Tag Archives: Abu Atheer al-Absi

The Rise and Fall of Mohammed Emwazi

By Kyle Orton (@KyleWOrton) on January 20, 2016

Emwazi

Emwazi’s eulogy picture in Dabiq

Yesterday, the Islamic State (IS) released their thirteenth issue of Dabiq. Among many things, it contained an admission of death for Mohammed Emwazi (“Jihadi John”).

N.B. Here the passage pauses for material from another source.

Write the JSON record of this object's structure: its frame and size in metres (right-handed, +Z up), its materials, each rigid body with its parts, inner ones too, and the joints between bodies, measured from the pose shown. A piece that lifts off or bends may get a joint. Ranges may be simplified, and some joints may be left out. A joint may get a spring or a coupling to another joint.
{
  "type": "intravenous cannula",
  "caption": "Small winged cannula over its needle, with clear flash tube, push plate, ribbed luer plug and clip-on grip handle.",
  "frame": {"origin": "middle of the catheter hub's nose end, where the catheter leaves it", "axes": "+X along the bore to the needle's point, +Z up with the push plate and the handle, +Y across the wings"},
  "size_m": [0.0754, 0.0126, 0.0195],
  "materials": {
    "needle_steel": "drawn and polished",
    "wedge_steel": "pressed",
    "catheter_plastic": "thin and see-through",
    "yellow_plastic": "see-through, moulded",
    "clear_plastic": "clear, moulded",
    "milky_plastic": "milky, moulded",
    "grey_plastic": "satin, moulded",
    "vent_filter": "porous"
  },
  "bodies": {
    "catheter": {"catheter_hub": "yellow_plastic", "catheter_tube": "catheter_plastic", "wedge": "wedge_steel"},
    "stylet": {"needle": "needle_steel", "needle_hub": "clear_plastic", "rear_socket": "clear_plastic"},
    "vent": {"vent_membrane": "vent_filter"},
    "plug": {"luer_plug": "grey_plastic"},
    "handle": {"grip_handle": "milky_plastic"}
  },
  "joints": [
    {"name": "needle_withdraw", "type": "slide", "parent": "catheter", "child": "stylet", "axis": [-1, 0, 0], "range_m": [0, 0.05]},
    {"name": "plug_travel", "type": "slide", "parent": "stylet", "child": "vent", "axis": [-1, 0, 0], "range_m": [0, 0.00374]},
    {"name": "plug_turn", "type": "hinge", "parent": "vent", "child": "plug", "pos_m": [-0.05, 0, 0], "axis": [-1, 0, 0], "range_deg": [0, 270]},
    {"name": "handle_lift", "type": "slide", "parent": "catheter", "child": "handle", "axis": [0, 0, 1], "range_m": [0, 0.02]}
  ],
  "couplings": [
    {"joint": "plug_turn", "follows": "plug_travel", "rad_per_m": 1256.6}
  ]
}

Referred to by his kunya, Abu Muharib al-Muhajir, Dabiq said (pp. 22-23) Emwazi had been hit by an “unmanned drone in the city of ar-Raqqah” on November 12, “destroying the car and killing him instantly.” The biography that Dabiq offered gave some intriguing details, confirming some surmises I had made about Emwazi when his identity was revealed last spring, including his early involvement in an al-Qaeda network in London sending fighters to al-Shabab in Somalia—the thing that brought him to the attention of the security services, confirming that the truth was the inverse of CAGE’s infamous claim that harassment by the MI5 had radicalized Emwazi—and that Emwazi had left Britain to do jihad in Syria in the company of another British citizen. Emwazi was also in the thick of it when IS broke from al-Qaeda and offers an interesting and rare example of a European IS fighter entrusted with an internal security role for the caliphate.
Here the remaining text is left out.